## Set problem
Which lines hold the string "with"? Copy every one of them.
#### Data ####
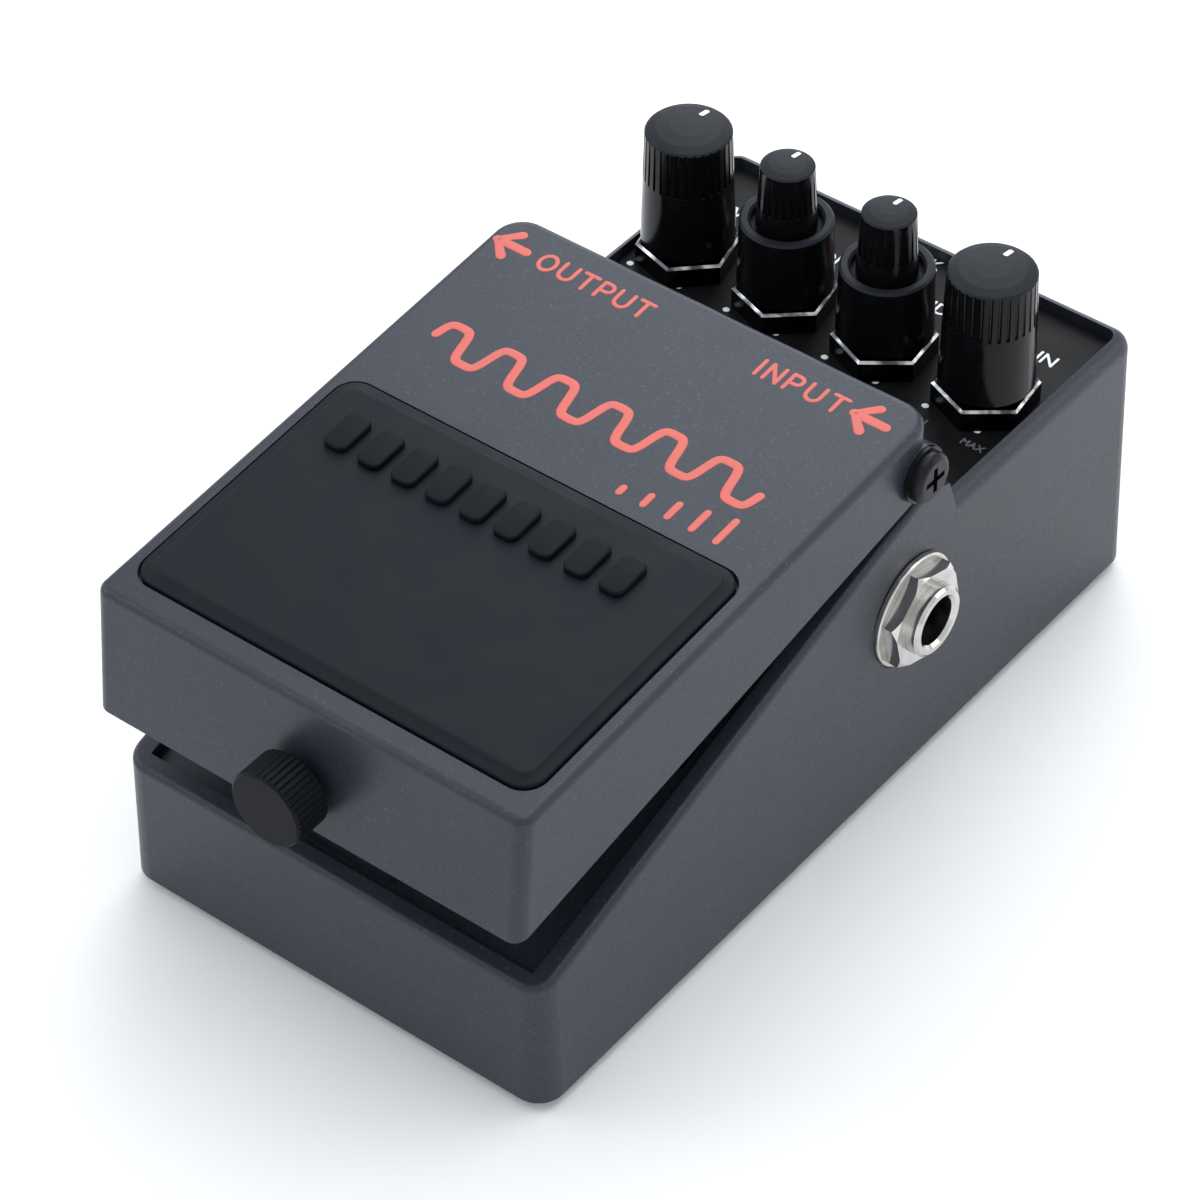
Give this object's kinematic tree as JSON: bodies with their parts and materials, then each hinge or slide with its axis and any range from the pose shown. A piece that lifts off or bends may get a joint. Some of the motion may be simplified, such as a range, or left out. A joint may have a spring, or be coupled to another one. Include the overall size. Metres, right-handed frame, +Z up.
{
  "type": "guitar effects pedal",
  "caption": "Compact guitar effects pedal: sloped die-cast box, hinged sprung treadle with rubber pad, rotary controls, plug sockets on both sides and a thumb screw.",
  "frame": {"origin": "on the floor, under the middle of the casting", "axes": "+X towards the input socket side, +Y towards the knobs and the rear wall, +Z up"},
  "size_m": [0.0716, 0.1303, 0.0596],
  "materials": {
    "casting": "charcoal powder coat, fine sparkle, satin",
    "steel_plate": "black painted steel",
    "black_screw": "black oxide",
    "sole_rubber": "matte black",
    "pad_rubber": "matte black",
    "striker_rubber": "matte",
    "board": "green solder mask",
    "components": "moulded black",
    "zinc_screw": "zinc plated",
    "ribbon": "grey flat cable",
    "insulator": "fibre sheet",
    "socket_plastic": "moulded black",
    "nickel": "nickel plated",
    "panel": "black satin, printed scale",
    "lamp": "clear red",
    "bezel": "black",
    "pot_metal": "plated steel",
    "shaft_metal": "turned",
    "pot_nut": "black nickel",
    "knob_plastic": "black, satin cap",
    "battery_case": "printed steel can",
    "snap_plastic": "black vinyl",
    "nylon": "natural nylon",
    "spring_steel": "spring steel",
    "switch_plastic": "moulded black",
    "plunger_plastic": "white acetal",
    "thumb_metal": "black, satin, knurled"
  },
  "bodies": {
    "chassis": {"battery": "battery_case", "battery_leads": "snap_plastic", "battery_snap": "snap_plastic", "board_components": "components", "board_ribbon": "ribbon", "board_screws": "zinc_screw", "bottom_plate": "steel_plate", "bottom_plate_screws": "black_screw", "chassis": "casting", "check_lamp": "lamp", "control_panel": "panel", "dc_socket_body": "socket_plastic", "dc_socket_pin": "nickel", "drive_pot": "pot_metal", "eq_pot": "pot_metal", "foot_switch": "switch_plastic", "guide_bush": "nylon", "hinge_screws": "black_screw", "hinge_washers": "black_screw", "input_socket_body": "socket_plastic", "input_socket_bushing": "nickel", "input_socket_nut": "nickel", "input_socket_washer": "nickel", "insulating_sheet": "insulator", "lamp_bezel": "bezel", "level_pot": "pot_metal", "main_board": "board", "mid_pot": "pot_metal", "output_socket_body": "socket_plastic", "output_socket_bushing": "nickel", "output_socket_nut": "nickel", "output_socket_washer": "nickel", "pot_board": "board", "pot_nuts": "pot_nut", "return_spring": "spring_steel", "rubber_sole": "sole_rubber"},
    "treadle": {"treadle_cover": "casting", "foot_pad": "pad_rubber", "striker": "striker_rubber"},
    "hinge_carrier": {"hinge_bushes": "nylon", "spring_cap": "spring_steel"},
    "screw_carrier": {"screw_clip": "spring_steel"},
    "thumb_screw": {"thumb_screw": "thumb_metal"},
    "plunger": {"switch_plunger": "plunger_plastic"},
    "level_control": {"level_knob": "knob_plastic", "level_shaft": "shaft_metal"},
    "eq_ring_control": {"eq_ring_knob": "knob_plastic", "eq_outer_shaft": "shaft_metal"},
    "eq_cap_control": {"eq_cap_knob": "knob_plastic", "eq_inner_shaft": "shaft_metal"},
    "mid_ring_control": {"mid_ring_knob": "knob_plastic", "mid_outer_shaft": "shaft_metal"},
    "mid_cap_control": {"mid_cap_knob": "knob_plastic", "mid_inner_shaft": "shaft_metal"},
    "drive_control": {"drive_knob": "knob_plastic", "drive_shaft": "shaft_metal"}
  },
  "joints": [
    {"name": "treadle_open", "type": "hinge", "parent": "hinge_carrier", "child": "treadle", "pos_m": [0, 0.012, 0.0486], "axis": [-1, 0, 0], "range_deg": [0, 85]},
    {"name": "treadle_press", "type": "hinge", "parent": "chassis", "child": "hinge_carrier", "pos_m": [0, 0.012, 0.0486], "axis": [1, 0, 0], "range_deg": [0, 3], "stiffness_Nm_per_rad": 4, "springref_deg": -4.58, "deforming": ["return_spring"]},
    {"name": "plunger_travel", "type": "slide", "parent": "chassis", "child": "plunger", "axis": [0, 0, -1], "range_m": [0, 0.0026]},
    {"name": "thumb_screw_travel", "type": "slide", "parent": "treadle", "child": "screw_carrier", "axis": [0, -1, 0], "range_m": [0, 0.00175]},
    {"name": "thumb_screw_turn", "type": "hinge", "parent": "screw_carrier", "child": "thumb_screw", "pos_m": [0, -0.0642, 0.0382], "axis": [0, -1, 0], "range_deg": [0, 900.1]},
    {"name": "level_turn", "type": "hinge", "parent": "chassis", "child": "level_control", "pos_m": [-0.02295, 0.039, 0.045], "axis": [0, 0, -1], "range_deg": [-150, 150]},
    {"name": "eq_ring_turn", "type": "hinge", "parent": "chassis", "child": "eq_ring_control", "pos_m": [-0.00765, 0.039, 0.045], "axis": [0, 0, -1], "range_deg": [-150, 150]},
    {"name": "eq_cap_turn", "type": "hinge", "parent": "chassis", "child": "eq_cap_control", "pos_m": [-0.00765, 0.039, 0.045], "axis": [0, 0, -1], "range_deg": [-150, 150]},
    {"name": "mid_ring_turn", "type": "hinge", "parent": "chassis", "child": "mid_ring_control", "pos_m": [0.00765, 0.039, 0.045], "axis": [0, 0, -1], "range_deg": [-150, 150]},
    {"name": "mid_cap_turn", "type": "hinge", "parent": "chassis", "child": "mid_cap_control", "pos_m": [0.00765, 0.039, 0.045], "axis": [0, 0, -1], "range_deg": [-150, 150]},
    {"name": "drive_turn", "type": "hinge", "parent": "chassis", "child": "drive_control", "pos_m": [0.02295, 0.039, 0.045], "axis": [0, 0, -1], "range_deg": [-150, 150]}
  ],
  "couplings": [
    {"joint": "plunger_travel", "follows": "treadle_press", "m_per_rad": 0.0482},
    {"joint": "thumb_screw_turn", "follows": "thumb_screw_travel", "rad_per_m": 8976}
  ]
}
####
## Worked answer
Give this object's kinematic tree as JSON: bodies with their parts and materials, then each hinge or slide with its axis and any range from the pose shown. A piece that lifts off or bends may get a joint. Some of the motion may be simplified, such as a range, or left out. A joint may have a spring, or be coupled to another one. Include the overall size. Metres, right-handed frame, +Z up.
  "caption": "Compact guitar effects pedal: sloped die-cast box, hinged sprung treadle with rubber pad, rotary controls, plug sockets on both sides and a thumb screw.",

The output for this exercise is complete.